Seit Tausenden von Jahren erfreuen sich die Menschen am medizinischen Nutzen der Cannabis-Pflanze. Am 2. Dezember 2020 entschied die Suchtstoffkommission der Vereinten Nationen Cannabis aus dem Einheitsübereinkommens der UN über Suchtstoffe herauszustreichen und empfahl die Abänderung der Konvention von 1961, sodass, begründet durch das therapeutische Potentials dieses Cannabinoides, CBD-Produkte mit weniger als 0,2% THC-Gehalt nicht der internationalen Kontrolle unterliegen. Solch ein therapeutische Potential von Cannabidiol (CBD) rückte erst im 20. Jahrhundert in die Interessenssphäre der Wissenschaft, nachdem die erstmalige stereochemische Definition von THC 1964 in der Entdeckung des Endocannabinoid-Systems und dem Beginn klinischer Studien zur Erforschung von neuroprotektiven Medikamenten auf Cannabisbasis resultierte.
Seitdem konnten mehrere potentiell positive therapeutische Effekte von CBD festgestellt werden, wie vor allem antipsychotische, antioxidative und antiinflammatorische Eigenschaften und sogar eine analgetische Wirkung bei chronischen Schmerzen (kleine kontrollierte Studien deuten auf schmerzlindernde Effekte von Cannabinoiden wie CBD bei Tumorschmerzen, Rheuma oder Fibromyalgie hin), sowie dem Vorteil, dass es den Nebenwirkungen von THC bei Arzneitmitteln, die beide Cannabinoide enthalten, entgegenwirken kann. Zusätzlich belegten in den 70er und 80er Jahren durchgeführte Studien die antiemetische Wirkung von Cannabinoiden bei Zytostatika induzierter Übelkeit/Erbrechen (z.B. infolge einer Chemotherapie) und einen positiven Effekt bei der Therapie von Appetitlosigkeit bei HIV-Patient_innen und Menschen mit Tumorerkrankungen oder Alzheimer.
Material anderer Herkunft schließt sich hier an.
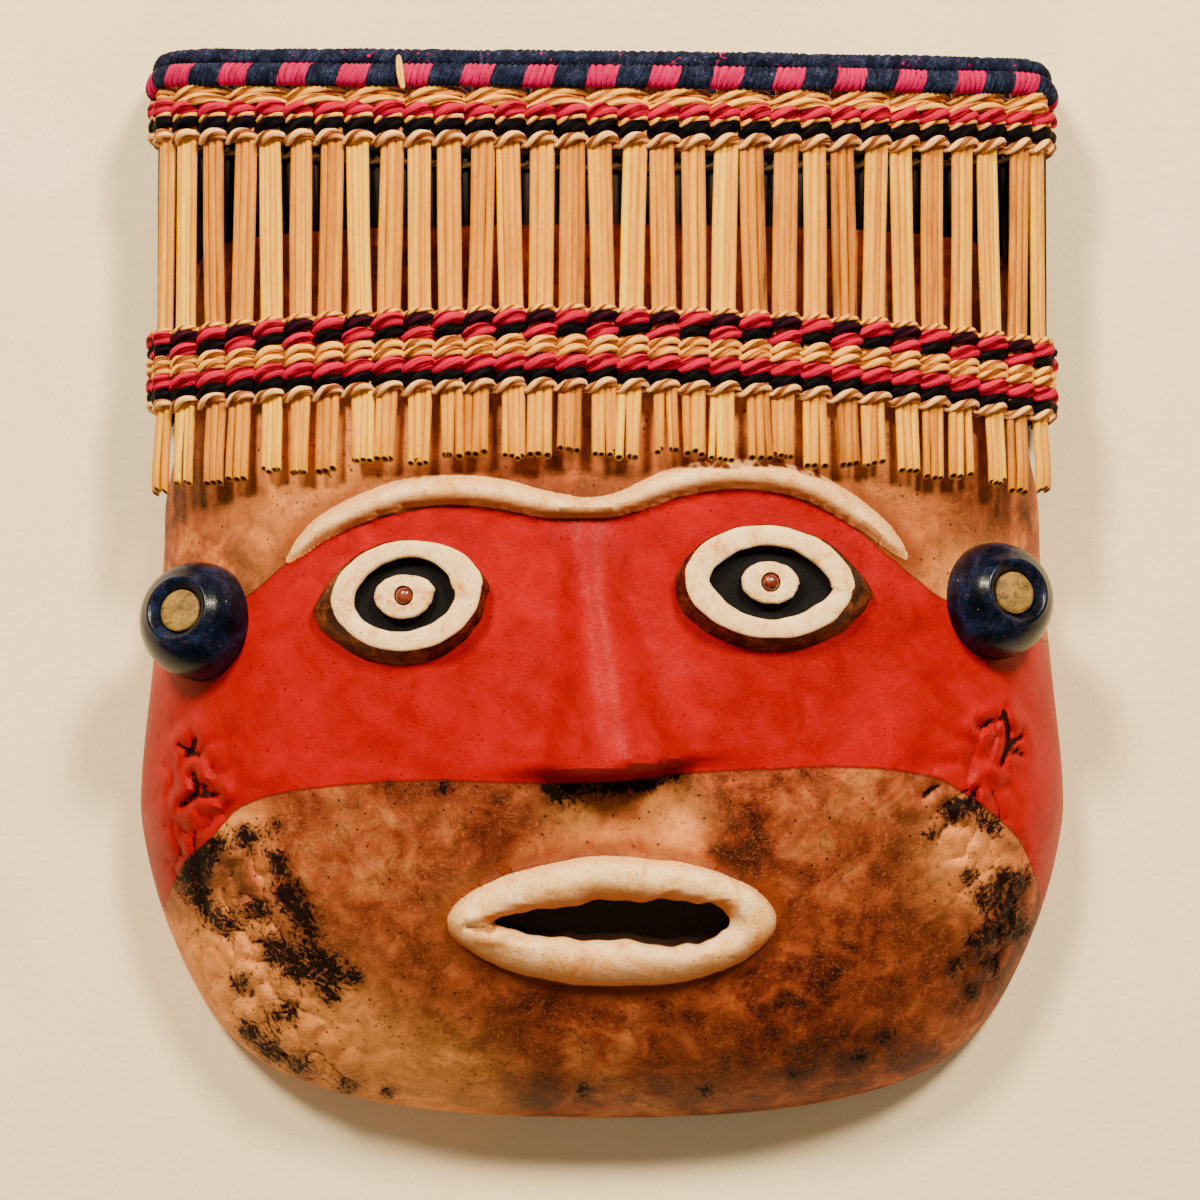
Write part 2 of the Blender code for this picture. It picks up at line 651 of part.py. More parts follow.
def roll(name, height, out, halves, mat):
    """A cord-wrapped roll that binds the crown's top edge, right round the ring."""
    places = [s for s in np.linspace(-ARC_LENGTH, ARC_LENGTH, 17)]
    places += [ARC_LENGTH + CORNER_LENGTH * k / 3 for k in (1, 2, 3)]
    places += wall_places(3)[1:-1]
    places += [-ARC_LENGTH - CORNER_LENGTH * k / 3 for k in (3, 2, 1)]
    sections = []
    for s in places:
        x = ring_frame(s, MID_BAND_HEIGHT)[0][0]
        y = height + top_rise(x)
        ring = []
        for k in range(ROLL_SIDES):
            a = 2 * math.pi * (k + 0.5) / ROLL_SIDES
            px, _, pz = ring_point(s, y, out + halves[0] * math.cos(a))
            ring.append((px, y + halves[1] * math.sin(a), pz))
        sections.append(ring)
    loft(name, sections, closed=True, mat=mat)


def crown():
    """The whole crown: reeds, bands, rolls and back wall."""
    reed = material("tan_reed", (0.72, 0.5, 0.27), 0.5)
    for i in range(BUNDLES):
        reed_bundle(i, reed)
    crown_back(material("dark_reed", (0.05, 0.03, 0.02), 0.7))
    band("mid_band", MID_BAND, side_drop, material("red_black_twining", (0.45, 0.05, 0.08), 0.8))
    band("top_band", TOP_BAND, top_rise, material("red_tan_twining", (0.5, 0.2, 0.12), 0.8))
    front_out = REED_RADIUS + GAP + FRONT_ROLL[0]
    roll("rim_roll_front", FRONT_ROLL_HEIGHT, front_out, FRONT_ROLL,
         material("navy_pink_cord", (0.3, 0.03, 0.1), 0.8))
    roll("rim_roll_top", TOP_ROLL_HEIGHT, 0.0, TOP_ROLL, material("navy_cord", (0.02, 0.03, 0.06), 0.8))


gourd_shell()
ROOM = shell_room()
for SIDE in ("left", "right"):
    eye(SIDE, ROOM)
    ear_plug(SIDE, ROOM)
crown()
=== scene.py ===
"""Looks of the gourd face mask: painted gourd, glued eyes, lacquered ear plugs and a twined reed crown.

Lengths are in millimetres, with heights measured up from the chin, as a maker would take them.
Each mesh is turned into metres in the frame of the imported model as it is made.
"""
import math

import bpy
import numpy as np
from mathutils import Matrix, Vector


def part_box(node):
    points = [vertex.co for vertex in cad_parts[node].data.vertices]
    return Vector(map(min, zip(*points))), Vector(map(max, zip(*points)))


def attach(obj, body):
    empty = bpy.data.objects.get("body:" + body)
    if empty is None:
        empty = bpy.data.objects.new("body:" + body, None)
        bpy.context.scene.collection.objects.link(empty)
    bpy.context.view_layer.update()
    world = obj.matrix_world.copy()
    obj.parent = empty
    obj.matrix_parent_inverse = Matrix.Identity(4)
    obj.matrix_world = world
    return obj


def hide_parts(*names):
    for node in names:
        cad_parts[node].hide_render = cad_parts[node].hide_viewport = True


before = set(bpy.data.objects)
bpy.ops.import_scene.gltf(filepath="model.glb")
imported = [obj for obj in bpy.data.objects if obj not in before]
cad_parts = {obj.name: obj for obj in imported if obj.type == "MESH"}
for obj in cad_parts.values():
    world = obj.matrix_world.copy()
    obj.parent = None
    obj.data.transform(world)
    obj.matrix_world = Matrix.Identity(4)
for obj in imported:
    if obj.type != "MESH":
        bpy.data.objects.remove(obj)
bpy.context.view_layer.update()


# The gourd shell. The real one is half of a large dried gourd with a 5 mm wall, sawn along its
# edge, with the brow, the nose and the lips worked up on its face and a slot cut for the mouth.
# It is painted red over the middle of the face and cream on the brow and lips, and burnt in places; the
# black under the nose is black nostrils with painted shadow under the tip.
MM = 0.001
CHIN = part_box("gourd_shell")[0][1]
SIDE_OUTLINE = [(0, 0), (24, 0.6), (43, 2.2), (59, 5), (74.3, 9.9), (86, 17.2),
                (95.3, 28.6), (104.2, 48.2), (109.1, 67.2), (109.68, 81.2), (107, 107.2),
                (104.6, 130.2), (103.6, 146), (99.8, 163), (98.5, 187), (96.5, 200)]
TOP_EDGE = [(88, 205.7), (60, 207.6), (0, 208.2)]
WALL = 5.0
DOME_HEIGHT = 58.0
DOME_MIDDLE = 117.0
DOME_TOP_FALL = 3.5
SHELL_TOP = 208.2
CHEEK_ROUND = 2.6
FOREHEAD_ROUND = 2.03
DOME_FULL = 2.2
RIM_LIFT = 9.8
LIFTED_FROM, LIFTED_TO = 136.0, 160.0
BROW_FROM, BROW_TO = 112.0, 152.0


def smooth_line(points, steps):
    """A Catmull-Rom curve: between two points, a cubic through them that heads for their neighbours."""
    pts = np.array(points, dtype=float)
    ends = np.vstack([2 * pts[0] - pts[1], pts, 2 * pts[-1] - pts[-2]])
    a, b, c, d = (ends[k:k + len(pts) - 1, None, :] for k in range(4))
    t = np.linspace(0, 1, steps, endpoint=False)[None, :, None]
    square, cube = 2 * a - 5 * b + 4 * c - d, 3 * b - a - 3 * c + d
    line = 0.5 * (2 * b + (c - a) * t + square * t ** 2 + cube * t ** 3)
    return np.vstack([line.reshape(-1, pts.shape[1]), pts[-1:]])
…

Eine weitere, besonders vielversprechende Option hinsichtlich eines potentiell lebensveränderndem therapeutischen Nutzen von Cannabis ist die antikonvulsive Wirkung von CBD. Heute gibt es schon zwei in der Europäischen Union und Deutschland zugelassene, verschreibungspflichtige Fertigarzneimittel, die auf dieser besonderen pharmakologischen Wirkung von CBD basieren. Ende 2018 wurde das Orphan-Arzneimittel Epidyolex® in der EU zugelassen. Dieses Medikament mit einem CBD-Gehalt von 98% wird in Kombination mit anderen Epilepsie-Medikamenten wie Clobazam zur Behandlung von Patient_innen ab 2 Jahren eingesetzt, die unter den besonders schweren Epilepsie-Typen Lennox-Gaustaut Syndrom oder dem Dravet Syndrom leiden.
Ebenso macht sich das bereits 2011 zugelassene Oromukosalspray Sativex® die antikonvulsive Wirkung von CBD zu Nutze, um spasmische Symptome von MS-Patienten_innen zu behandeln, die bei 80% aller Erkrankten im Verlauf der Krankheit auftreten und oft nicht adäquat behandelt werden, sowie die Schlafqualität der Erkrankten durch Behandlung von Schlafstörungen zu verbessern, die durch nächtliche Spasmen ausgelöst werden können. Durch das gute Sicherheitsprofil ohne indikatives Abhängigkeits- und Missbrauchspotential und die Möglichkeit der selbstbestimmten Dosierung, die an die individuellen Bedürfnisse der Patient_innen angepasst werden kann, konnte in der Studie die Lebensqualität von MS-Erkankten deutlich verbessert werden.
Die Studien zum medizinischen Nutzen von CBD, insbesondere Langzeitstudien, liegen heute leider noch nicht so zahlreich vor, wie es dieses faszinierende Cannabinoid aufgrund seines beachtenswerten therapeutischen Potentials eigentlich verdient hätte. Allerdings wird durch das steigende Interesse an CBD auch das Volumen klinischer Studien stetig erhöht und so werden in den kommenden Jahren auch vermehrt Forschungen zu weiteren und vertiefenden Behandlungsmöglichkeiten von chronischen und akuten Krankheiten durch Cannabidiol durchgeführt werden. In Anbetracht der im Rahmen der Novel-Food-Verordnung möglichen künftigen Einstufung von CBD als Lebensmittel werden sich dadurch neue und noch besser belegte therapeutische Anwendungsmöglichkeiten im Alltag eröffnen, die eine noch vielfältigere Palette an CBD-Produkten erschaffen werden - das Potential ist definitiv vorhanden.